“We will never say no to an extra five per cent,” says Matthew Shewchuk, president and executive producer at Burnaby-based Big Time Decent Productions Inc.
That top-up on the mind of the local film exec is the recent boost to the B.C. film and TV sector’s tax credit, which went into effect late last month.
“At the end of the day, we're in Canada, where everyone's trying to fight for survival with the reduction of American buyers.”
The industry tax credit jumped from 35 per to 40 per cent, effective May 29, as part of amendments to the province’s most recent budget.
Meanwhile, the production services tax credit has also increased, going from 28 per cent to 36 per cent for productions starting principal photography after Dec. 31, 2024.

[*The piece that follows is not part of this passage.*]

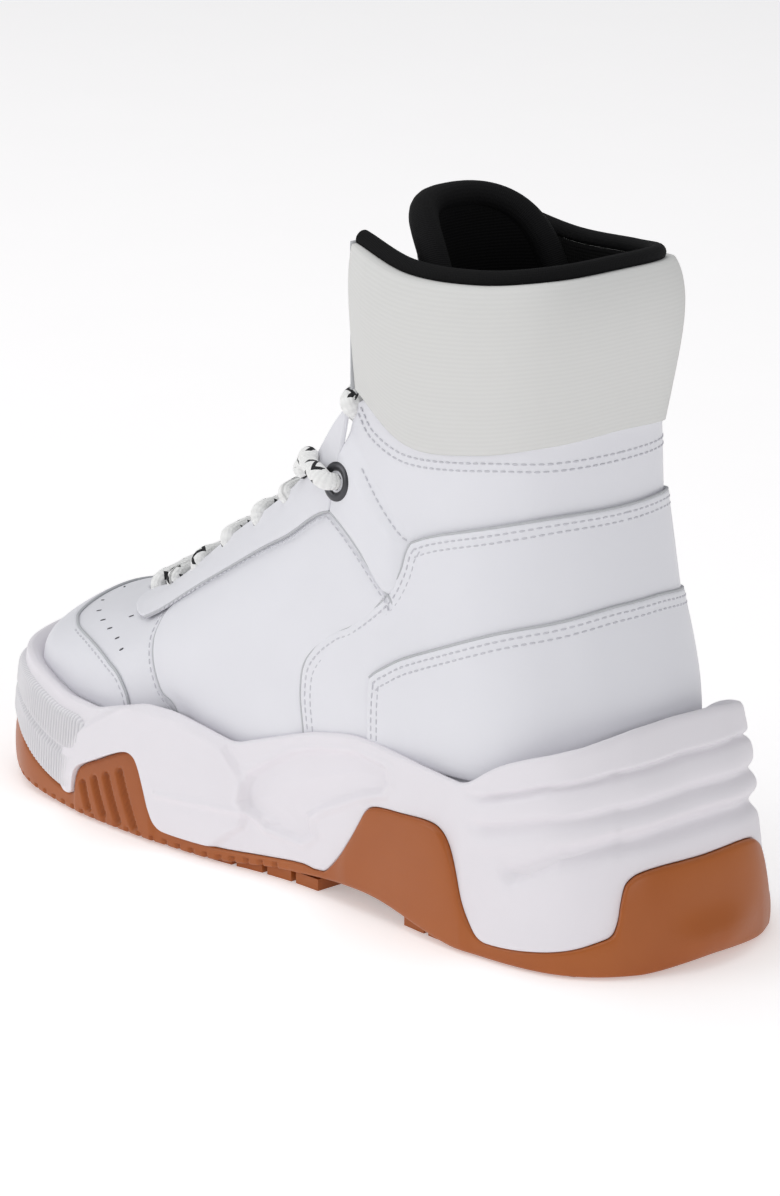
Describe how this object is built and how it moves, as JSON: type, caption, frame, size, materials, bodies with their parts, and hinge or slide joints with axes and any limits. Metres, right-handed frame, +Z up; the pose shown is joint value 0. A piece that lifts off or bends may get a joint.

These will increase the province’s global competitiveness and level the playing field with other provinces, said Brian Hamilton, principal and executive producer at Vancouver-based production company Omnifilm Entertainment Ltd.
The bumps are a huge show of support for the local film and TV industry, he said, adding the amendments will bring new business to the province.
B.C.’s soft advantages—like the quality of crews, infrastructure and beauty—have been playing a less important role over the last few years because of the shift in economics, with production incentives such as tax credits increasing in importance, said Hamilton.
“Other jurisdictions have been actively improving their incentives, and B.C. was, quite frankly, falling behind,” he said. “It was a disadvantage for producers here in the province.”
These updates will also help with the financing of TV shows, said Shewchuk.
“Budgets continue to go down in the industry,” he said. “We're seeing budget reductions, anywhere from 10 to 40 per cent [of] what we traditionally would have.”
Tax credits will be especially beneficial to B.C. production service companies that service U.S. productions, Shewchuk said.
Creative BC CEO Prem Gill, whose organization is tasked with promoting the film sector, said the credits will bolster B.C.’s global competitiveness at an uncertain time when fewer productions are coming out of Hollywood.
Global productions are now also taking longer to greenlight projects, as producers decide where the best infrastructure and crews are, she said.
B.C.’s total film and TV production volume between April 2023 and March 2024 was $2.4 billion, according to a 2024 industry economic report by the Canadian Media Producers Association. This is a decrease of 27 per cent from $3.3 billion for the same period in fiscal 2022-23.
Canada’s total production volume reached $9.6 billion during fiscal 2023-24. This was a decrease of 18.7 per cent, down from $11.8 billion a year earlier.
B.C.’s film and TV sector still appears be feeling the repercussions from the Hollywood guild strikes of 2023, according to Gill.
U.S. President Donald Trump also announced via social media a plan to impose tariffs on films produced outside of his country in early May, which brought further uncertainty as it was unclear how such tariffs could be implemented.
Another major underlying issue in Canada’s film sector is the growth of large streaming companies.
The Canadian Radio-television and Telecommunications Commission is currently rewriting the ground rules for the industry in Canada via the Broadcasting Act, Hamilton said.
The CRTC implemented a policy in June of 2024 to update broadcasting frameworks for streamers, requiring streaming platforms to pay five per cent of their annual Canadian revenues to funds that help produce Canadian content.
Companies like Apple Inc. (Nasdaq:AAPL), Amazon.com Inc. (Nasdaq:AMZ) and Spotify AB are in the Federal Court of Appeal fighting the CRTC order.
Netflix Inc. (Nasdaq:NFLX) and Paramount Global are also challenging a section of the order that requires them to contribute to local news.
President of the Canadian Association of Broadcasters Kevin Desjardins said at a CRTC hearing in May that foreign players have taken a significant market share of Canadian audiences, and that opportunities for growth for Canadian broadcasters are undermined by their massive influx.
Creating a modernized framework is taking an “excruciatingly” long time from the perspective of independent producers, said Hamilton, adding a framework amendment will provide a more predictable business climate moving forward.
“Over the summer, we can expect more clouds and fog,” said Hamilton. “Perfect storm is an overused label, but there are many different reasons why it's difficult to plan for the future as independent producers.”
For Shewchuk, B.C.’s new tax credits will help, but they’re a bit like a bandage when considering the broader uncertainty facing the film industry.
“This is not going to solve the overall bigger problem,” he said.
In addition to the tax amendments, a new tax credit known as the major production tax credit was also introduced in the B.C. budget. It adds a two per cent credit on top of the 36 per cent production services tax credit for completed productions with costs greater than $200 million, bringing the total tax credit for such blockbuster productions to 38 per cent.
The new credit is available for labour expenditures in productions that started filming after Dec. 31, 2024.
The credit will attract major productions and talent that would otherwise go south of the border or to Europe, said Gill.
“We are getting a different level of attraction based on this announcement and the confirmation of it,” she said.
B.C. production companies must adapt to what’s becoming a more fragmented industry, said Hamilton, adding that strong shifts in the industry are making it hard for businesses to catch up with the way people watch.